Friends say he was an innocent victim caught in the crossfire of a gang war between rival groups of Somalis.
Just two days later on Monday another devastated family laid to rest Tommy Winston, also 18, who was stabbed in a gang fight last month (see page 6).
Three days before Christmas Amanda Cummings, 27, was stabbed and killed in Royal College Street.
A gang feud between rival Somali gangs based in Camden Town and Tottenham is believed to be behind the killing of Mahir, of Taplow tower block in Adelaide Road, Swiss Cottage. It is understood he was caught in the middle of a dispute he had nothing to do with.
CCTV cameras captured the horrific murder at the busy bus stop from beginning to end and then followed the 25-strong gang as they fled the scene by leaping on a 253 bus. Minutes later police stopped the bus in Camden Road and arrested the youths.

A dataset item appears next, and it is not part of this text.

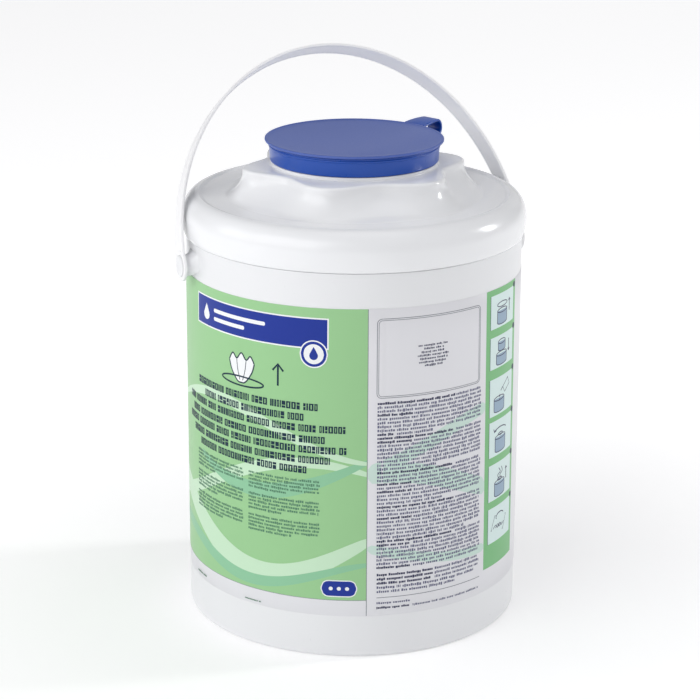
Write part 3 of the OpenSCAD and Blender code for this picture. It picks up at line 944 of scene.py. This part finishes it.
def text_line(start, end, z, heavy=0.0, cap=1.45):
    """One line of the long text: heavy words first, up to the share heavy of the line, then plain ones."""
    s = start + (end - start) * heavy
    if heavy:
        bold.extend(greeked(rng, start, s, z, cap, 0.9, 0.18, 0.8, BAND + 0.02, low=0.12))
        s += 0.8
    plain.extend(greeked(rng, s, end, z, cap, 0.8, 0.34, 0.85, BAND + 0.02, low=0.12))


for k, half in enumerate((9.4, 6.0, 7.6, 9.8, 8.4, 9.0, 5.6)):
    bold += greeked(rng, 37 - half, 37 + half, 180.2 - 1.9 * k, 1.1, 0.65, 0.3, 0.7, BAND, low=0.1)
z, count = 149.2, 0
while z > 52.0:
    end = rng.uniform(30, 60) if count % 9 == 8 else 70.6
    text_line(5.0, end, z, rng.choice((0, 0, 0, 0.3)) if count % 9 else 0.7)
    z -= 2.22
    count += 1
for k, end in enumerate((70.4, 70.4, 70.4, 66, 52)):
    text_line(5.2, end, 49.4 - 2.5 * k, 0.5 if k < 3 else 0)
text_line(5.2, 24.0, 32.6, cap=1.2)
text_line(5.2, 70.0, 29.8, 0.3, cap=1.2)
printed("label_bold_print", bold, DARK_TEXT)
printed("label_long_print", plain, MID_TEXT)

# picture strip: six plain pictograms of filling and using the dispenser
BOXES = ((199.0, 179.6), (174.8, 156.2), (150.4, 128.4), (125.2, 104.2), (99.6, 77.8), (73.4, 52.2))
BOX_IN, BOX_OUT, BOX_MID = 78.4, 106.2, 90.8
fills, tones, lines, dots = [], [], [], []


def outline(points, loop=False, width=0.5):
    lines.append(stroke(points, width, FIELD, loop))


def small_bucket(cx, z0, w, h, lid=False):
    """Bucket of half the width w; with a lid it shows a port."""
    def base(s):
        return z0 + 1.2 - 1.2 * math.sqrt(max(0, 1 - ((s - cx) / w) ** 2))

    tones.append(slab(cx - w, cx + w, base, z0 + h, FRAME, w / 8))
    outline([(cx - w, z0 + h), (cx - w, z0 + 1.2)] + oval(cx, z0 + 1.2, w, 1.2, 12, 180, 360)
            + [(cx + w, z0 + 1.2), (cx + w, z0 + h)])
    outline(oval(cx, z0 + h, w, 1.3, 24), True)
    if lid:
        outline(oval(cx, z0 + h + 1.6, w * 0.45, 0.8, 20), True)


def arrow(s, z0, z1):
    outline([(s, z0), (s, z1)], width=0.7)
    tip = 1.2 if z1 > z0 else -1.2
    outline([(s - 1.2, z1 - tip), (s, z1 + 0.2 * tip), (s + 1.2, z1 - tip)], width=0.6)


for k, (high, low) in enumerate(BOXES):
    mid, cx = (high + low) / 2, BOX_MID
    fills.append(rounded(BOX_IN, BOX_OUT, low, high, 0.6, BAND))
    outline([(BOX_IN, low), (BOX_IN, high)], width=0.3)
    dots.append(disc(107.4, high + 0.6, 1.7, FRAME))
    if k == 0:      # a roll goes in
        small_bucket(cx, low + 1.5, 5.5, 8)
        outline(oval(cx, low + 13, 5.7, 1.4, 24), True)
        arrow(cx + 9, low + 7, low + 14)
    elif k == 1:    # a refill goes down
        small_bucket(cx, low + 1.2, 6.0, 6.5)
        small_bucket(cx, low + 9.2, 4.2, 5.5)
        arrow(cx + 9, low + 14, low + 7)
    elif k == 2:    # liquid is poured in
        small_bucket(cx - 2, low + 1.5, 5.8, 8)
        bottle = [(cx + 2, high - 7), (cx + 8.5, high - 3), (cx + 11, high - 7.2), (cx + 4.6, high - 10.6)]
        outline(bottle, True)
        outline([(cx + 2, high - 7), (cx - 0.5, high - 8.6)])
        for d in (0, 2.2):
            lines.append(drop(cx - 1.5, high - 11.5 - d, 0.55, FIELD))
    elif k == 3:    # the lid turns
        small_bucket(cx, low + 1.5, 6.0, 9, lid=True)
        outline(oval(cx, low + 13.6, 7.4, 2.6, 16, 20, 160), width=0.6)
        outline([(cx - 7.6, low + 16.4), (cx - 6.9, low + 14.3), (cx - 4.8, low + 15.0)], width=0.6)
    elif k == 4:    # a wipe is pulled up
        small_bucket(cx, low + 1.2, 6.0, 8.5, lid=True)
        for edge in (((-1, 11.4), (-2.4, 14), (0.6, 15.4), (-1.2, 18)),
                     ((1, 11.4), (0.4, 13.6), (3.2, 15.2), (2, 18))):
            outline(catmull([(cx + s, low + z) for s, z in edge]))
        arrow(cx + 8.4, low + 9, low + 16)
    else:           # a top is wiped
        outline([(cx - 9, mid - 3), (cx + 5, mid - 6), (cx + 9, mid + 2), (cx - 5, mid + 5)], True)
        for d in (-2, 0.6, 3.2):
            crease = ((-5, -2.6), (-2, -1), (0, -3), (3, -1.6))
            outline(catmull([(cx + s + d, mid + z) for s, z in crease]), width=0.4)
        outline(oval(cx + 1, mid + 3.4, 4.6, 2.4, 18, 20, 200), width=0.6)
printed("label_boxes", fills, BOX_TINT)
printed("label_box_tones", tones, BOX_TONE)
printed("label_pictograms", lines, DARK_TEXT)
printed("label_box_dots", dots, TEXT)

# back of the label, not in the photo: a second text field and an empty frame
shells = []
for k in range(46):
    if k % 11 != 10:
        end = 330.0 if k % 11 == 9 else 372.0
        shells += greeked(rng, 300.0, end, 186 - 3.2 * k, 1.6, 1.3, 0.35, 1.2, BAND, word=(2, 7))
printed("label_back_print", shells, DARK_TEXT)
printed("label_back_frame", [frame_line(150.0, 270.0, 48, 190, 4, 0.6, LINE)], OUTLINE_AND_SEAM_SHADOW)


# --- floor, light and background; lengths here are metres --------------------------------------

def smooth_step(tree, value, limits):
    """Output that goes smoothly with a value; limits are From Min, From Max, To Min and To Max."""
    node = tree.nodes.new("ShaderNodeMapRange")
    node.interpolation_type = "SMOOTHSTEP"
    for socket, limit in zip(("From Min", "From Max", "To Min", "To Max"), limits):
        node.inputs[socket].default_value = limit
    tree.links.new(value, node.inputs["Value"])
    return node.outputs["Result"]


def make_floor():
    """Light floor that glows a little, with less glow close to the object: a painted soft shadow round its
    foot.
    """
    bpy.ops.mesh.primitive_plane_add(size=80, location=(0, 0, 0))
    floor = bpy.context.active_object
    floor.name = "floor"
    mat = bpy.data.materials.new("floor_paint")
    mat.use_nodes = True
    tree = mat.node_tree
    shader = tree.nodes["Principled BSDF"]
    shader.inputs["Base Color"].default_value = (0.88, 0.88, 0.88, 1)
    shader.inputs["Roughness"].default_value = 0.9
    shader.inputs["Specular IOR Level"].default_value = 0.1
    shader.inputs["Emission Color"].default_value = (1, 1, 1, 1)
    place = tree.nodes.new("ShaderNodeTexCoord")
    away = tree.nodes.new("ShaderNodeVectorMath")
    away.operation = "LENGTH"
    tree.links.new(place.outputs["Object"], away.inputs[0])
    # the glow keeps the floor bright and drops near the object, which paints a soft shadow there
    glow_with_painted_shadow = smooth_step(tree, away.outputs["Value"], (0.1, 0.45, 0.22, 0.36))
    tree.links.new(glow_with_painted_shadow, shader.inputs["Emission Strength"])
    floor.data.materials.append(mat)


def direction(azimuth, elevation):
    """Direction at an azimuth counted from the picture's right towards its back."""
    a, e = math.radians(azimuth + VIEW_TURN), math.radians(elevation)
    return Vector((math.cos(a) * math.cos(e), math.sin(a) * math.cos(e), math.sin(e)))


def softbox(name, azimuth, elevation, distance, size, power):
    """Lamp of a size (width, height) that points at the middle of the object; power is in watts."""
    data = bpy.data.lights.new(name, "AREA")
    data.shape = "RECTANGLE"
    data.size, data.size_y = size
    data.energy = power
    lamp = bpy.data.objects.new(name, data)
    bpy.context.scene.collection.objects.link(lamp)
    lamp.location = direction(azimuth, elevation) * distance + MIDDLE
    lamp.rotation_euler = (MIDDLE - lamp.location).to_track_quat("-Z", "Y").to_euler()


def make_world():
    """Studio with a bright ceiling and horizon over darker walls, and a darker far side."""
    world = bpy.data.worlds.new("studio")
    bpy.context.scene.world = world
    world.use_nodes = True
    tree = world.node_tree
    back = tree.nodes["Background"]
    place = tree.nodes.new("ShaderNodeTexCoord")
    split = tree.nodes.new("ShaderNodeSeparateXYZ")
    ramp = tree.nodes.new("ShaderNodeValToRGB")
    tree.links.new(place.outputs["Generated"], split.inputs[0])
    tree.links.new(split.outputs["Z"], ramp.inputs["Fac"])
    stops = ramp.color_ramp.elements
    stops[0].position, stops[0].color = 0.0, (0.62, 0.62, 0.63, 1)
    stops[1].position, stops[1].color = 1.0, (1.1, 1.1, 1.12, 1)
    stops.new(0.16).color = (0.24, 0.24, 0.25, 1)
    facing = tree.nodes.new("ShaderNodeVectorMath")
    facing.operation = "DOT_PRODUCT"
    facing.inputs[1].default_value = direction(-110, 0)
    tree.links.new(place.outputs["Generated"], facing.inputs[0])
    strength = smooth_step(tree, facing.outputs["Value"], (-1.0, 1.0, 0.4, 0.85))
    tree.links.new(ramp.outputs["Color"], back.inputs["Color"])
    tree.links.new(strength, back.inputs["Strength"])


make_floor()
make_world()
for lamp in (("key", -134, 27, 2.6, (2.2, 1.6), 24),
             ("left", -176, 20, 2.6, (1.2, 1.2), 9),
             ("right", 12, 20, 2.2, (0.25, 0.5), 13),
             ("top", 0, 86, 2.4, (1.4, 1.4), 5),
             ("backdrop", 80, 14, 3.0, (2.4, 1.0), 3)):
    softbox(*lamp)
bpy.context.scene.view_settings.view_transform = "Standard"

A second bus was commandeered and driven to police stations around London as the police did not have a single building able to deal with the entire gang.
But between five to seven youths escaped arrest by smashing a window on the top deck of the bus and jumping out.
All those arrested were released on police bail on Monday morning.
Borough Commander Mark Heath insisted he is confident of securing murder convictions despite releasing 25 suspects without charge.
He said: “We anticipate charges of murder and serious public order offences.
“There is an enormous amount of evidence that’s being sifted through; witness accounts, CCTV and forensic evidence but we are confident that appropriate charges will follow.”
Privately senior officers concede they have concerns that key suspects may try to flee the country before charges can be brought, but they believe the best chance of convictions rests on putting a solid case together first.
The investigation is understood to be focussing on a feud between the Inverness Street, Camden-based ‘Centric’ gang and Somalis from Tottenham, which dates back at least as far as an incident outside an Enfield nightclub before Christmas.
The Centric gang has been involved in a series of violent disputes in and around Inverness Street over the last two years but, although Mahir was friendly with many in the gang, he is not believed to have been involved in either dealing drugs or fighting.
One avenue being investigated is that he may have attempted to prevent a fight between the two younger gangs at a house party in Finsbury Park earlier on Saturday.
But by the time the Tottenham gang arrived in Camden, all of the other Camden youths had moved on to the Horn of Africa cafe in Kentish Town Road to watch televised highlights from the African Nation’s Cup.
Psyched-up and ready for violence the Tottenham gang picked on Mahir, the only Somali in the area. But suggestions that tribal conflict transferred from war-torn Somalia added spice to the dispute have been dismissed by youths.
The thoughts of many devastated friends were summed up by pal Raw Chambers, who said: “He was good – he never got in trouble with the police and was always the peacemaker, respected all over Camden. He just got caught in the crossfire.
“You don’t stab someone that many times unless you want to kill them: May he rest in peace.” Both Chief Superintendent Heath and council leader Raj Chada – who met with Somali elders on Monday – have called for calm in the immediate aftermath, with police fearful of a revenge attack.